** Start Material **
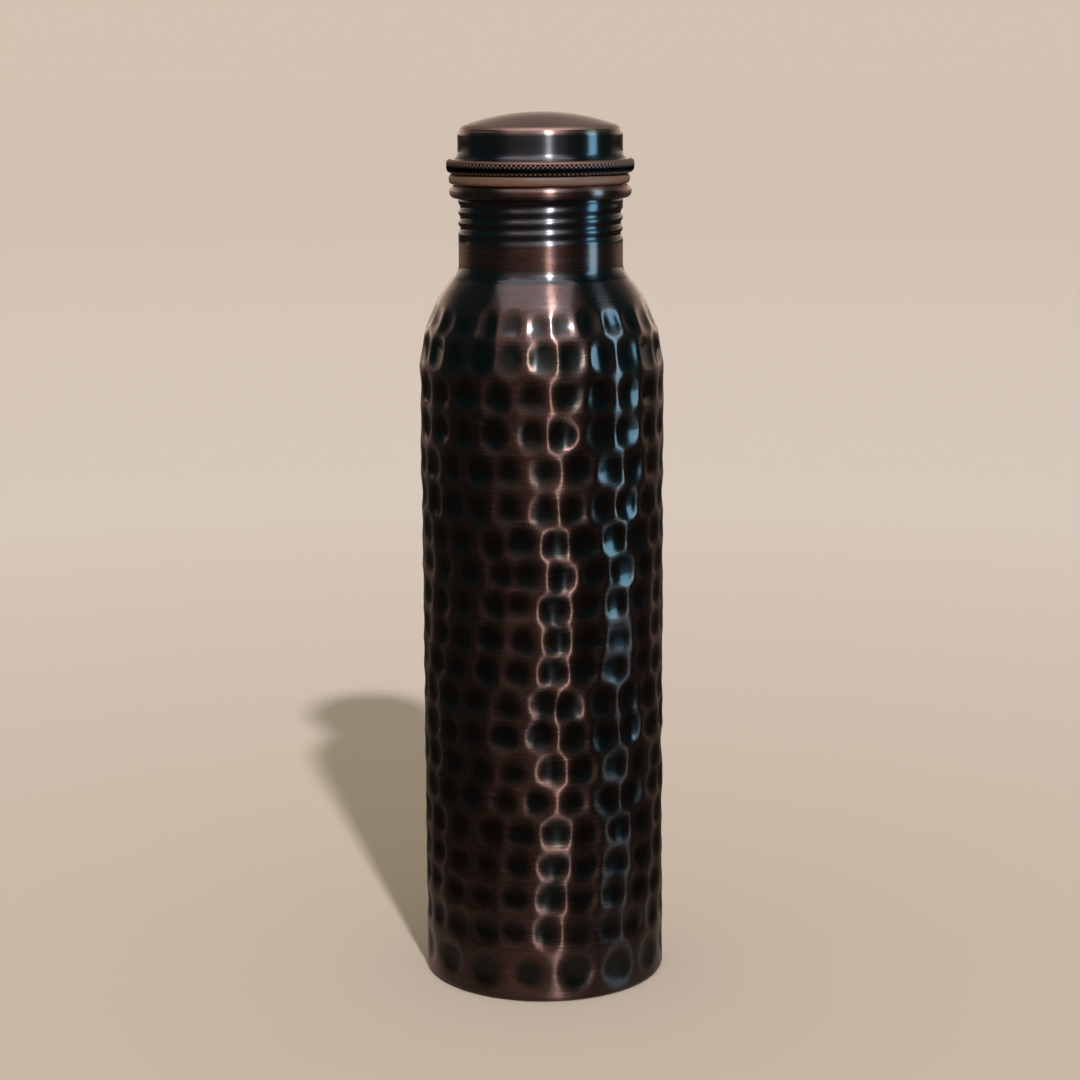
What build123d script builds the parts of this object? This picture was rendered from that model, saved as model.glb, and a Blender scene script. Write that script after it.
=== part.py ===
from build123d import *
from math import acos, asin, cos, degrees, radians, sin, sqrt
import os

# A hammered copper water bottle with a plug-type screw cap.
# Origin: centre of the foot, on the surface that the bottle stands on. +Z is up the bottle's axis.
# Every copper piece is thin sheet turned round that axis, so each is drawn as a path that one
# side of the sheet follows, thickened to the path's left and revolved.

# Body, in millimetres
height = 258.0
body_r = 36.0
sheet = 0.7
foot_bend_r = 1.7
foot_rim_r = 30.5
shoulder_start_z = 183.0
shoulder_r = 41.5
neck_r = 24.0
neck_bend_r = 4.5

# Mouth bead, the neck's sheet curled outwards
mouth_z = 237.2
curl_r = 0.9
curl_side = 0.7
curl_tail = 105.0

# Screw thread, right-handed, rolled into the neck
pitch = 3.1
thread_bottom_z = 221.4
thread_turns = 3.3
thread_start = 180.0
groove_section_r = 0.9
groove_depth = 0.6
weld = 0.3

# Cap plug, the threaded cup inside the neck
plug_r = 22.35
plug_bottom_z = 219.8
plug_corner_r = 2.0
plug_bend_r = 0.8
plug_rib_r = 0.7
plug_rib_tip_r = 22.95
plug_rib_turns = 2.5
plug_flange_r = 26.5
plug_flange_z = 242.8

# Cap crown, the dome with its curled rim
crown_r = 24.0
dome_r = 66.0
dome_corner_r = 3.2
crown_fillet_r = 2.4
rim_r = 27.36
rim_top_z = 244.2
rim_top_corner_r = 0.8
rim_curl_r = 1.7

# Gasket
gasket_inner_r = 22.7
gasket_r = 26.37
gasket_gap = 0.15
gasket_edge_r = 1.1
rim_bottom_z = plug_flange_z - 0.7 - rim_curl_r
gasket_top_z = rim_bottom_z - gasket_gap
gasket_bottom_z = mouth_z + gasket_gap

# Base disc
base_panel_z = 3.6
base_panel_r = 26.0
base_bend_r = 1.4
base_step_angle = 65.0
base_rim_r = 34.2


def turned_sheet(start, heading, moves, thickness):
    """Sheet turned round the Z axis.

    Its traced side starts at start, (radius, height), facing heading, and makes the moves: a
    number is a straight run of that length, a pair is a bend (radius, degrees), positive to the
    left. The sheet lies on the left of the path.
    """
    with BuildPart() as turned:
        with BuildSketch(Plane.XZ):
            with BuildLine():
                traced = Vector(*start)
                forward = Vector(*heading)
                hidden = traced + forward.rotate(Axis.Z, 90) * thickness
                Line(traced, hidden)
                for move in moves:
                    if isinstance(move, tuple):
                        bend_r, angle = move
                        side = 1 if angle > 0 else -1
                        near = JernArc(traced, forward, bend_r, angle)
                        far = JernArc(hidden, forward, bend_r - side * thickness, angle)
                        forward = forward.rotate(Axis.Z, angle)
                    else:
                        near = Line(traced, traced + forward * move)
                        far = Line(hidden, hidden + forward * move)
                    traced = near @ 1
                    hidden = far @ 1
                Line(traced, hidden)
            make_face()
        revolve(axis=Axis.Z)
    return turned.part


def helical_rib(section_r, centre_r, bottom_z, turns, start_angle, inner_r, outer_r):
    """A rib of round section that climbs the thread's helix, cut off at two radii."""
    with BuildPart() as rib:
        with BuildLine() as path:
            Helix(pitch, pitch * turns, centre_r, center=(0, 0, bottom_z))
        with BuildSketch(Plane.XZ):
            with Locations((centre_r, bottom_z)):
                Circle(section_r)
            with Locations(((inner_r + outer_r) / 2, bottom_z)):
                Rectangle(outer_r - inner_r, 4 * section_r, mode=Mode.INTERSECT)
        sweep(path=path.line, is_frenet=True)
    return rib.part.rotate(Axis.Z, start_angle)


# Shoulder and neck bend meet tangentially where both have turned by the same angle
shoulder_angle = degrees(acos(1 - (body_r - neck_r) / (shoulder_r + neck_bend_r)))
neck_start_z = shoulder_start_z + (shoulder_r + neck_bend_r) * sin(radians(shoulder_angle))
curl_start_z = mouth_z - curl_r - sheet

# The groove's section is centred outside the neck, and the rib inside it is concentric, so the
# sheet keeps its thickness through the thread
groove_centre_r = neck_r - groove_depth + groove_section_r
neck_rib = helical_rib(
    groove_section_r + sheet,
    groove_centre_r,
    thread_bottom_z,
    thread_turns,
    thread_start,
    neck_r - groove_depth - sheet - weld,
    neck_r - sheet + weld,
)
neck_groove = helical_rib(
    groove_section_r,
    groove_centre_r,
    thread_bottom_z,
    thread_turns,
    thread_start,
    neck_r - groove_depth - weld,
    groove_centre_r + groove_section_r + weld,
)

shell_body = turned_sheet(
    (foot_rim_r, 0),
    (1, 0),
    [
        body_r - foot_bend_r - foot_rim_r,
        (foot_bend_r, 90),
        shoulder_start_z - foot_bend_r,
        (shoulder_r, shoulder_angle),
        (neck_bend_r, -shoulder_angle),
        curl_start_z - neck_start_z,
        (curl_r, -180),
        curl_side,
        (curl_r, -curl_tail),
    ],
    sheet,
)
with BuildPart() as bottle_shell:
    add(shell_body)
    add(neck_rib)
    add(neck_groove, mode=Mode.SUBTRACT)

# The base disc's flange lies on the foot's turned-in rim, and its panel stands clear of the table
base_step_turn = base_bend_r * (1 - cos(radians(base_step_angle)))
base_step_fall = base_panel_z - sheet - 2 * base_step_turn - sheet * (1 - cos(radians(base_step_angle)))
base_step_run = base_step_fall / sin(radians(base_step_angle))
base_step_reach = (2 * base_bend_r + sheet) * sin(radians(base_step_angle))
base_step_reach += base_step_run * cos(radians(base_step_angle))
base_shell = turned_sheet(
    (0, base_panel_z),
    (1, 0),
    [
        base_panel_r,
        (base_bend_r, -base_step_angle),
        base_step_run,
        (base_bend_r + sheet, base_step_angle),
        base_rim_r - base_panel_r - base_step_reach,
    ],
    sheet,
)
with BuildPart() as base_disc:
    add(base_shell)

# The plug's rib runs half a pitch above the neck's, in the middle of the space between its turns
plug_flange_bend_z = plug_flange_z - plug_bend_r
plug_cup = turned_sheet(
    (0, plug_bottom_z),
    (1, 0),
    [
        plug_r - plug_corner_r,
        (plug_corner_r, 90),
        plug_flange_bend_z - plug_bottom_z - plug_corner_r,
        (plug_bend_r, -90),
        plug_flange_r - plug_r - plug_bend_r,
    ],
    sheet,
)
plug_rib = helical_rib(
    plug_rib_r,
    plug_rib_tip_r - plug_rib_r,
    thread_bottom_z + pitch / 2,
    plug_rib_turns,
    thread_start,
    plug_r - weld,
    plug_rib_tip_r + weld,
)
with BuildPart() as cap_plug:
    add(plug_cup)
    add(plug_rib)

# The crown's corner arc touches both the wall and the dome
corner_centre_r = crown_r - dome_corner_r
corner_to_dome = dome_r - dome_corner_r
corner_centre_z = height - dome_r + sqrt(corner_to_dome**2 - corner_centre_r**2)
dome_edge_angle = degrees(asin(corner_centre_r / corner_to_dome))
crown_shell = turned_sheet(
    (rim_r - 2 * rim_curl_r, plug_flange_z),
    (0, -1),
    [
        plug_flange_z - rim_bottom_z - rim_curl_r,
        (rim_curl_r, 180),
        rim_top_z - rim_top_corner_r - rim_bottom_z - rim_curl_r,
        (rim_top_corner_r, 90),
        rim_r - rim_top_corner_r - crown_r - crown_fillet_r,
        (crown_fillet_r, -90),
        corner_centre_z - rim_top_z - crown_fillet_r,
        (dome_corner_r, 90 - dome_edge_angle),
        (dome_r, dome_edge_angle),
    ],
    sheet,
)
with BuildPart() as cap_crown:
    add(crown_shell)

with BuildPart() as gasket_ring:
    with BuildSketch(Plane.XZ):
        with Locations(((gasket_inner_r + gasket_r) / 2, (gasket_bottom_z + gasket_top_z) / 2)):
            gasket_section = Rectangle(gasket_r - gasket_inner_r, gasket_top_z - gasket_bottom_z)
        fillet(gasket_section.vertices().group_by(Axis.X)[-1], gasket_edge_r)
    revolve(axis=Axis.Z)

pieces = {
    "bottle_shell": bottle_shell,
    "base_disc": base_disc,
    "cap_crown": cap_crown,
    "cap_plug": cap_plug,
    "gasket_ring": gasket_ring,
}
os.makedirs("parts", exist_ok=True)
for name, piece in pieces.items():
    piece.part.label = name
    export_step(piece.part, f"parts/{name}.step")
    print(name, len(piece.part.solids()), round(piece.part.volume, 1), piece.part.bounding_box())
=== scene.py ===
import math
import random

import bpy
import numpy as np
from mathutils import Matrix, Vector


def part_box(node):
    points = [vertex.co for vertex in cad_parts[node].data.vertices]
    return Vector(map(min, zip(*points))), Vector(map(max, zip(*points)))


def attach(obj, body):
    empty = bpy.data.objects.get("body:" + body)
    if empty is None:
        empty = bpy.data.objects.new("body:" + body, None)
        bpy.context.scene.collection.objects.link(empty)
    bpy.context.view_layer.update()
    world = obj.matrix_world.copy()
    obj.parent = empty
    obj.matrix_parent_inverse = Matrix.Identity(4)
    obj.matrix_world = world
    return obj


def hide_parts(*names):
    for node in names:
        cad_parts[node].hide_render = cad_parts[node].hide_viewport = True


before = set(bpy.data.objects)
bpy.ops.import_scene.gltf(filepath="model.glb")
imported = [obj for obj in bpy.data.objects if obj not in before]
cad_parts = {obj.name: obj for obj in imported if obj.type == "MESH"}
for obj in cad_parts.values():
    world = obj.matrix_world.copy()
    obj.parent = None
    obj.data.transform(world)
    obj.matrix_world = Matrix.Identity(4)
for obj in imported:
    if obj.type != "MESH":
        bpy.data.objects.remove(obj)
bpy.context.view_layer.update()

MM = 0.001
TURN = 2 * math.pi
FRONT = -math.pi / 2  # angle of the -Y side, where the front marks are counted from

# Sizes that the pieces share with the CAD model, in metres. The rest come from the frame's boxes.
SHEET = 0.7 * MM
SHELL_LOW, SHELL_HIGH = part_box("bottle_shell")
CROWN_LOW, CROWN_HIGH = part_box("cap_crown")
PLUG_LOW, PLUG_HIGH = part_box("cap_plug")
GASKET_LOW, GASKET_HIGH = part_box("gasket_ring")
BASE_LOW, BASE_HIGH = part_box("base_disc")

# Shell
BODY_R = SHELL_HIGH.x
MOUTH_Z = SHELL_HIGH.z
NECK_R = 24.0 * MM
FOOT_RIM_R = 30.5 * MM
FOOT_BEND_R = 1.7 * MM
SHOULDER_Z = 183.0 * MM
SHOULDER_R = 41.5 * MM
NECK_BEND_R = 4.5 * MM
CURL_R = 0.9 * MM
CURL_SIDE = 0.7 * MM
CURL_TAIL = math.radians(105)
CURL_Z = MOUTH_Z - CURL_R - SHEET
ON_FACE = 0.01 * MM  # how near a point has to be to count as on a face

# Screw thread
PITCH = 3.1 * MM
THREAD_Z = 221.4 * MM
THREAD_TURNS = 3.5
THREAD_START = math.pi
THREAD_DEPTH = 0.6 * MM
THREAD_FADE = 0.3
NECKING_Z = 233.9 * MM
NECKING_HALF_HEIGHT = 0.9 * MM
NECKING_DEPTH = 0.3 * MM

# Fine groove where the neck meets the shoulder
CREASE_Z = 210.9 * MM
CREASE_HALF_HEIGHT = 0.5 * MM
CREASE_DEPTH = 0.14 * MM
CREASE_REACH_R = BODY_R - 6 * MM

# Crown. Its corner arc touches both the wall and the dome
CROWN_R = 24.0 * MM
DOME_R = 66.0 * MM
DOME_CORNER_R = 3.2 * MM
CROWN_FILLET_R = 2.4 * MM
CORNER_CENTRE_R = CROWN_R - DOME_CORNER_R
CORNER_TO_DOME = DOME_R - DOME_CORNER_R
CROWN_WALL_TOP_Z = CROWN_HIGH.z - DOME_R + math.sqrt(CORNER_TO_DOME ** 2 - CORNER_CENTRE_R ** 2)
DOME_MATT_R = CROWN_R - 0.6 * MM  # the matt dome ends here, on the corner
RIM_INNER_R = CROWN_R + CROWN_FILLET_R
RIM_R = CROWN_HIGH.x
RIM_TOP_Z = 244.4 * MM
RIM_TOP_CORNER_R = 0.9 * MM
RIM_CURL_R = 1.7 * MM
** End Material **
*What this task involves*
Your task is to give again the lines from the one containing "for name, piece" to the one containing "bpy.data.objects.remove(obj)", both lines included, exactly and without anything added.

*Reply*
for name, piece in pieces.items():
    piece.part.label = name
    export_step(piece.part, f"parts/{name}.step")
    print(name, len(piece.part.solids()), round(piece.part.volume, 1), piece.part.bounding_box())
=== scene.py ===
import math
import random

import bpy
import numpy as np
from mathutils import Matrix, Vector


def part_box(node):
    points = [vertex.co for vertex in cad_parts[node].data.vertices]
    return Vector(map(min, zip(*points))), Vector(map(max, zip(*points)))


def attach(obj, body):
    empty = bpy.data.objects.get("body:" + body)
    if empty is None:
        empty = bpy.data.objects.new("body:" + body, None)
        bpy.context.scene.collection.objects.link(empty)
    bpy.context.view_layer.update()
    world = obj.matrix_world.copy()
    obj.parent = empty
    obj.matrix_parent_inverse = Matrix.Identity(4)
    obj.matrix_world = world
    return obj


def hide_parts(*names):
    for node in names:
        cad_parts[node].hide_render = cad_parts[node].hide_viewport = True


before = set(bpy.data.objects)
bpy.ops.import_scene.gltf(filepath="model.glb")
imported = [obj for obj in bpy.data.objects if obj not in before]
cad_parts = {obj.name: obj for obj in imported if obj.type == "MESH"}
for obj in cad_parts.values():
    world = obj.matrix_world.copy()
    obj.parent = None
    obj.data.transform(world)
    obj.matrix_world = Matrix.Identity(4)
for obj in imported:
    if obj.type != "MESH":
        bpy.data.objects.remove(obj)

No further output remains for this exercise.